The Turritella, with an oil storage capacity of 800,000 bbl and processing capability of 60,000 B/D of oil and 15 MMscf/D of gas, arrived on site in early 2016 in preparation for production startup later in the year. Shell has a 100% interest in the development.
Lovie lauded the work of the Stones project team led by Shell’s Curtis Lohr, citing the achievement of using lazy wave steel catenary risers for the first time in the world on a disconnectable FPSO vessel. The project’s record of 13.2 million man-hours worked without an incident made it the safest comparable project within Shell and possibly the industry’s safest FPSO construction project ever, he noted.
“Shell has done a remarkable job,” Lovie said. “Stones makes you proud to be an engineer.”
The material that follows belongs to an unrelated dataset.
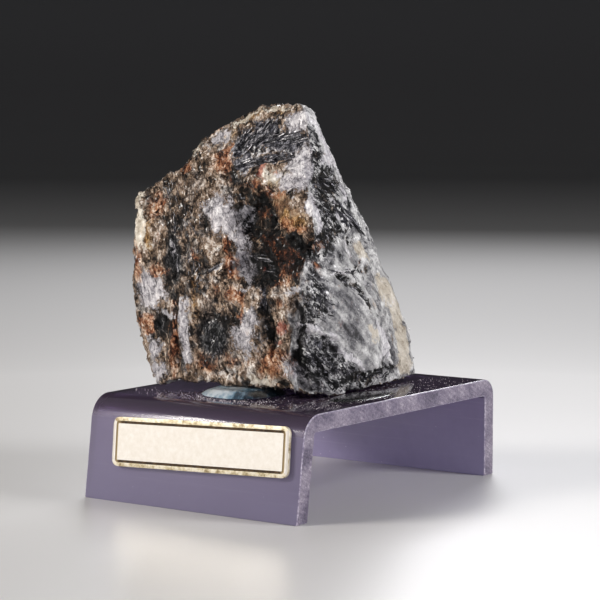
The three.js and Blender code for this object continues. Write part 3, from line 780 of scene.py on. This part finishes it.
# Beds of stibnite blades: face, line they lie along, half spread, count, lengths, widths,
# direction in degrees and its scatter
bladeBeds = [
    ("front", (-4, 80), (4, 83), 2.6, 60, (1.4, 3.6), (0.16, 0.36), 48, 14),
    ("front", (4, 81.5), (14, 81.5), 1.7, 60, (1.8, 4.6), (0.16, 0.4), 10, 10),
    ("front", (0, 83.5), (8, 86), 1.3, 30, (1.5, 3.6), (0.15, 0.32), 50, 10),
    ("front", (-2.5, 75.8), (11.5, 78), 1.1, 60, (1.5, 4.5), (0.16, 0.4), 13, 9),
    ("front", (5, 55.2), (11.5, 51.8), 1.1, 30, (2.5, 5.5), (0.08, 0.16), -3, 5),
    ("front", (-17.6, 61), (-16.4, 50), 0.9, 34, (2, 5.5), (0.14, 0.34), 92, 10),
    ("front", (-5.6, 52.1), (-3.6, 51), 0.7, 6, (2.4, 4.2), (0.2, 0.4), 29, 6),
    ("front", (-24, 72), (-11, 60), 4.5, 90, (1.2, 3.2), (0.1, 0.22), 112, 16),
    ("front", (-13, 56), (-9, 47), 3, 45, (1, 2.6), (0.1, 0.24), 70, 35),
    ("front", (8.7, 49.5), (8.8, 44), 0.5, 16, (1.5, 3), (0.14, 0.3), 92, 12),
    ("front", (-7, 39), (-3, 31), 2.6, 45, (1, 2.5), (0.1, 0.24), 75, 40),
    ("side", (-3.2, 66.2), (4.8, 60.6), 1.8, 18, (4, 8), (0.35, 0.75), -35, 3),
    ("side", (-12, 72.5), (-3, 71), 2.2, 36, (1, 3), (0.16, 0.42), -20, 40),
    ("side", (-13, 68), (-10, 58), 2.6, 60, (1, 3), (0.14, 0.36), -50, 35),
    ("side", (-10, 52), (-1.5, 51.4), 0.5, 12, (1.8, 3.6), (0.22, 0.5), 0, 12),
    ("side", (-7, 50.6), (1, 45), 0.7, 26, (1, 2.4), (0.18, 0.4), -35, 30),
    ("side", (-16, 50), (-14, 42), 3, 60, (0.8, 2.2), (0.14, 0.36), -40, 50),
    ("side", (-17, 34), (-6, 28), 3, 70, (1.2, 3.2), (0.14, 0.4), -35, 25),
    ("side", (-2, 27.5), (13, 26.6), 1, 50, (1, 2.6), (0.16, 0.42), 10, 35),
    ("back", (-20, 48), (4, 60), 2.6, 90, (1.5, 4.5), (0.18, 0.42), 25, 20),
    ("back", (-18, 36), (-4, 38), 2, 50, (1.5, 4), (0.16, 0.4), 12, 20),
    ("back", (-2, 78), (6, 80), 1.6, 40, (1.5, 3.5), (0.16, 0.36), -12, 25),
]


def bladeAim(face, across, up, angle):
    # from outside the stone: where the ray starts, its direction, and which way the blade lies
    if face == "side":
        return Vector((0.2, across, up)), Vector((-1, 0, 0)), Vector((0, math.cos(angle), math.sin(angle)))
    out = -1 if face == "front" else 1
    along = Vector((math.cos(angle), 0, math.sin(angle)))
    return Vector((across, 0.2 * out, up)), Vector((0, -out, 0)), along


def makeBlades(stone):
    # every blade lies on the surface, below a random place of its bed
    draw = random.Random(stoneLook["bladeSeed"])
    mesh = stone.data
    tree = BVHTree.FromPolygons([v.co for v in mesh.vertices], [p.vertices for p in mesh.polygons])
    low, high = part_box("stibnite_specimen")
    spots = []
    for face, start, end, spread, count, lengths, widths, direction, wander in bladeBeds:
        run, rise = end[0] - start[0], end[1] - start[1]
        lean = math.atan2(rise, run) + math.pi / 2
        for _ in range(count):
            t = draw.random()
            aside = draw.gauss(0, 0.5) * spread
            across = start[0] + run * t + aside * math.cos(lean)
            up = start[1] + rise * t + aside * math.sin(lean)
            angle = math.radians(direction + draw.gauss(0, 0.6) * wander)
            origin, ray, along = bladeAim(face, across * mm, up * mm, angle)
            hit, normal, _, _ = tree.ray_cast(origin, ray)
            length, width = draw.uniform(*lengths), draw.uniform(*widths)
            thickness = width * draw.uniform(0.16, 0.34)
            if hit is None:
                continue
            normal = (normal - 1.2 * ray).normalized()
            beside, normal, along = layOn(normal, along, draw.gauss(0, 0.05))
            centre = hit + normal * thickness * (draw.uniform(-0.6, 0.2) + 2 * widths[0]) * mm
            reach = Vector(abs(c) for c in along) * length * 0.5 * mm
            if any(centre[k] - reach[k] < low[k] or centre[k] + reach[k] > high[k] for k in range(3)):
                continue
            columns = Matrix((beside * width * 0.5 * mm, normal * thickness * mm, along * length * mm))
            spots.append((draw.randrange(2), columns.transposed(), np.array(centre), {"tone": draw.random()}))
    blades = prismShapes(6, 0.7, 0.15, ((0.35, 0.5), (0.7, 0.5)))
    scatter("stibniteBlades", blades, spots, bladeMaterial())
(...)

As to why there are only two FPSO vessels in the US GOM, Lovie offered several reasons. The gulf’s flat alluvial plain extending more than 100 miles from shore allows simple, cost-efficient installation of pipelines, in contrast to some other parts of the world. Also, until late last year, the US prohibited oil exports from the GOM, eliminating an incentive for offshore storage found in some other waters.
Lovie further cited the Jones Act, which has made US shipbuilding costs largely noncompetitive, as a barrier to the shuttle tanker business. He suggested that the act be amended to eliminate the “build in US” requirement while keeping the US crewing requirement, which can help maintain a source of experienced crew personnel for inland and offshore waters.
However, the outlook for new FPSO developments in the GOM and worldwide is poor over the next few years, and possibly for longer, with the major capital spending cuts affecting offshore projects, Lovie said. While the US decision to allow crude oil exports could make FPSO projects more attractive, Lovie predicted little or no near-term impact and doubted that the US would see a new FPSO vessel in the next decade.
At an FPSO conference in Houston last fall, attendees were asked to predict the number of FPSO contracts to be awarded globally in the next couple of years. Most predictions ranged from zero to four orders this year and not many more in 2017, according to Lovie.
“Longer term might be better,” he said, “but what year does that start?”